By KATHY KORENGEL
Herald Writer
GRANITE FALLS — Trucks hauling sand and gravel from surrounding quarries make an estimated 900 trips a day through this small city — past the high school and middle school.
Two proposed plans for alternate routes around the city, as well as general progress on an alternate route, will be the focus of a public meeting at 7 tonight at the Granite Falls Community Center, 101 E. Pioneer.
Construction of either route is estimated to take another 10 years.
City Councilman Matt Hartman, who has made building an alternate route a priority, said it’s time something be built to lessen the impacts of truck traffic on the city’s 2,000 residents.
"It’s only a matter of when, not if, a kid will be late for school and plow through the street and a … truck runs him over," Hartman said.
He also said he is concerned about truck noise and pollution.
In June, the council, after looking at a number of alternatives, approved an amendment to the comprehensive plan that designated a proposed two-mile alternate route.
Since then, the owners of property within the proposed route, the Perrigoue family, have offered a different alternative. Either proposed route runs through a 138-acre parcel owned by the Perrigoues.
Bruce Galloway, attorney for the Perrigoues, said the family suggested the new route, designated Alternate B or the northern route, for several reasons.
The northern route would follow the Jordan Road over a hill and down into the Stillaquamish River valley. It would bypass Mountain Way Elementary, which sits beside the southern route. Farther removed from city streets, it also would buffer the community more from truck noise, Galloway said.
The Perrigoues also prefer the northern route because it is zoned for a lower-density housing development than the southern route, said Ann Perrigoue, who also sits on the city’s planning commission. Perrigoue has to excuse herself from the commission in deliberations concerning her own property.
The southern route is on top of "$2 million of prime real estate," Galloway said, adding that the Perrigoues were not able to include the land in a pending sale because of its designation as the alternate route in the city’s comprehensive plan.
Ron Cameron, an engineer for the firm Gray & Osborne Inc., which is involved in a pre-design review of the alternate route, said the northern route has several drawbacks.
He said the biggest difference is the amount of fill dirt needed. Because the northern route would go over a steep hill it would require seven times as much dirt to be moved: 700,000 cubic yards compared with 100,000 cubic yards for the southern route.
Cameron also said the northern route would flow closer to the Stillaquamish River, resulting in a "significant amount more environmental work and regulations."
Cameron said that until one route is decided upon, the engineering company cannot make accurate cost estimates. He said that about two years ago a very preliminary price tag for the entire project was estimated at $12 million to $15 million.

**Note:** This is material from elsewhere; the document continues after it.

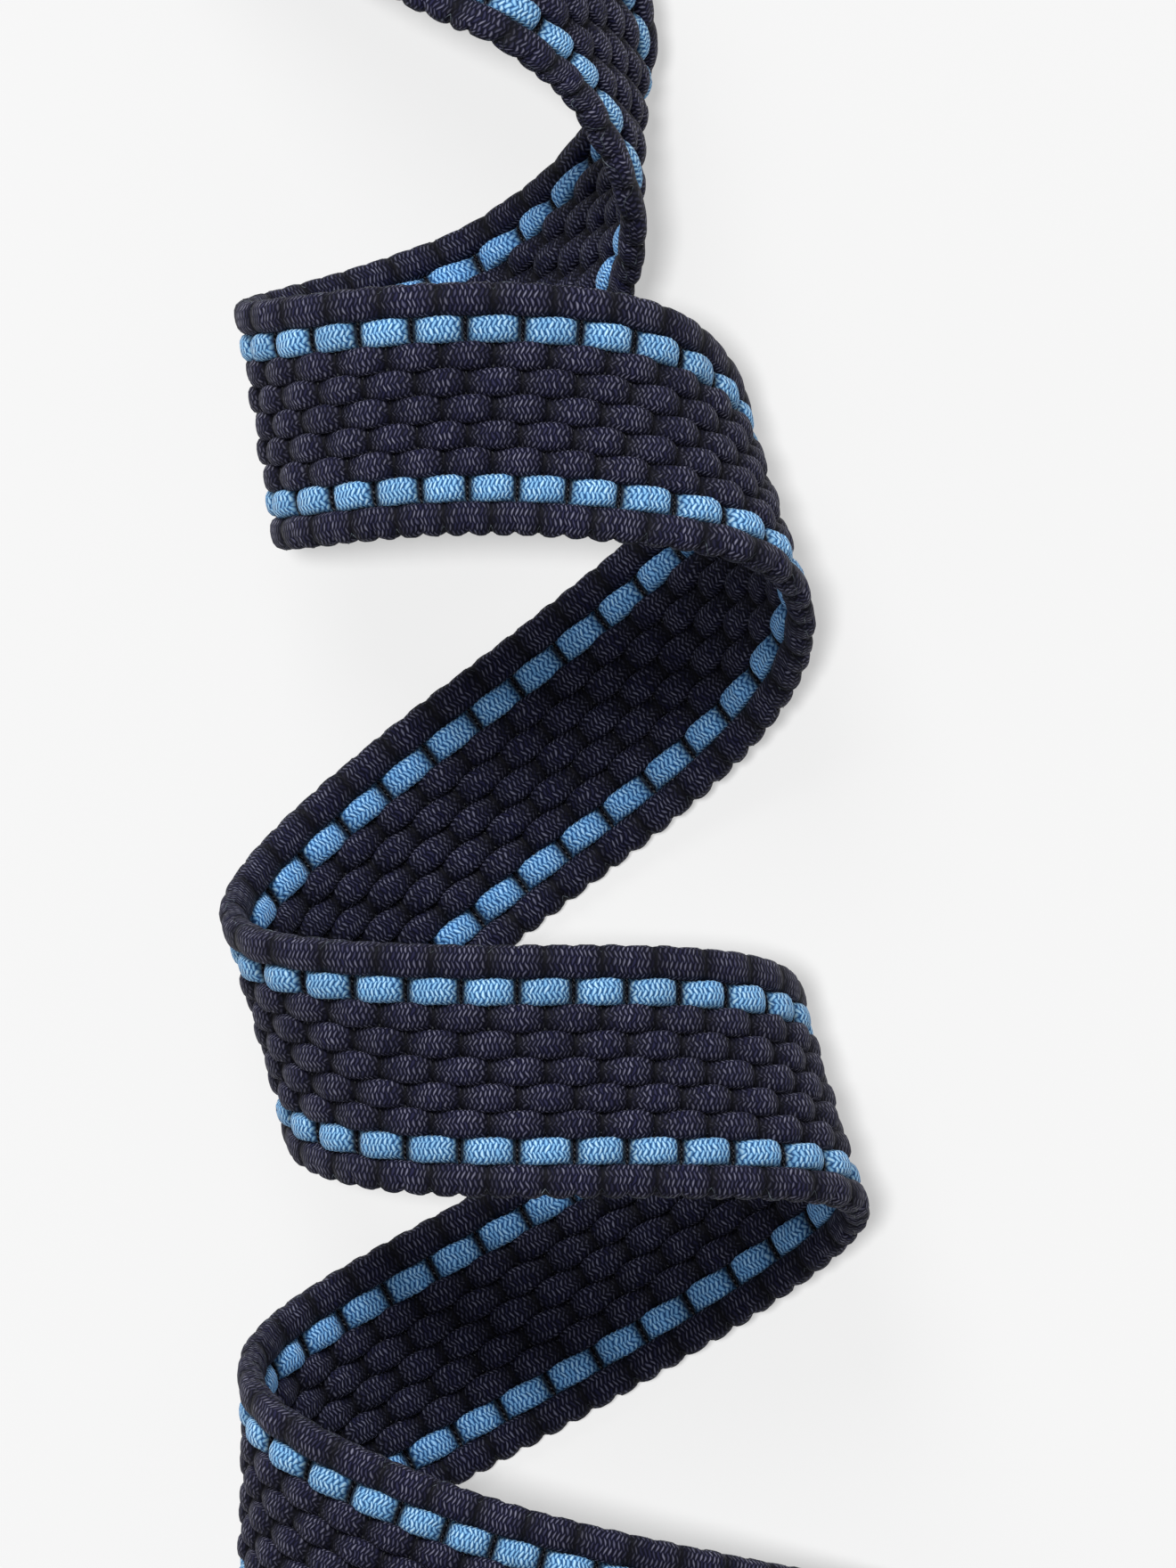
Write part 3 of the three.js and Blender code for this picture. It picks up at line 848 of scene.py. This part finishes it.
# %% Braid node group
WANDER_SCALE = 0.5
ROW_WANDER = 0.8
COLUMN_WANDER = 3.2
TUCK = 0.22
END_ROUNDNESS = 0.9
GLINT_SHARPNESS = 5.0

braid, entry, leave = new_group(
    "herringbone_braid",
    [
        ("UV", "NodeSocketVector", None),
        ("Pitch", "NodeSocketFloat", 0.8),
        ("Slant", "NodeSocketFloat", 0.42),
        ("Slimness", "NodeSocketFloat", 1.0),
        ("Breaks", "NodeSocketFloat", 0.8),
        ("Jitter", "NodeSocketFloat", 0.42),
    ],
    [("Strand", "NodeSocketFloat"), ("Glint", "NodeSocketFloat"), ("Shade", "NodeSocketFloat")],
)
split = braid.nodes.new("ShaderNodeSeparateXYZ")
braid.links.new(entry.outputs["UV"], split.inputs[0])
uneven = noise(braid, entry.outputs["UV"], WANDER_SCALE, 1.0)
uneven = math_node(braid, "SUBTRACT", uneven, 0.5)
uneven = math_node(braid, "MULTIPLY", uneven, entry.outputs["Jitter"])
row = math_node(braid, "MULTIPLY_ADD", uneven, ROW_WANDER, split.outputs["Y"])
zigzag = math_node(braid, "PINGPONG", row, 1)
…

Galloway said that the Perrigoues have offered the land needed for the northern route to the city for free.
For Hartman, how to fund either proposed route is the biggest question. Two local quarries, CSR Associated and Menzel Lake Gravel, already give a five to ten cent a ton fee to the city, which could be used to build the road. But Hartman said it’s not enough to cover the road’s construction.
He also said those fees are intended to mitigate the effects of the trucks driving through the city and "squishing our roads," not to build an alternate route.
He said that the county helped create the situation by permitting the construction of the five quarries that operate around the city. He hopes the county will help find a solution to the problem of funding the road’s construction.
County Councilman Rick Larsen said that the council recently allocated $35,000 to help with the predesign review. He also said he has been pushing the council to find other sources of funding for the road, including city, county, state and federal sources.
"I can appreciate the frustration of the people of Granite Falls," Larsen said, as they have been dealing with heavy truck traffic for more than 50 years, although in the past it was due to logging.
"We have an opportunity now to do something about it, and we are taking that opportunity," he said.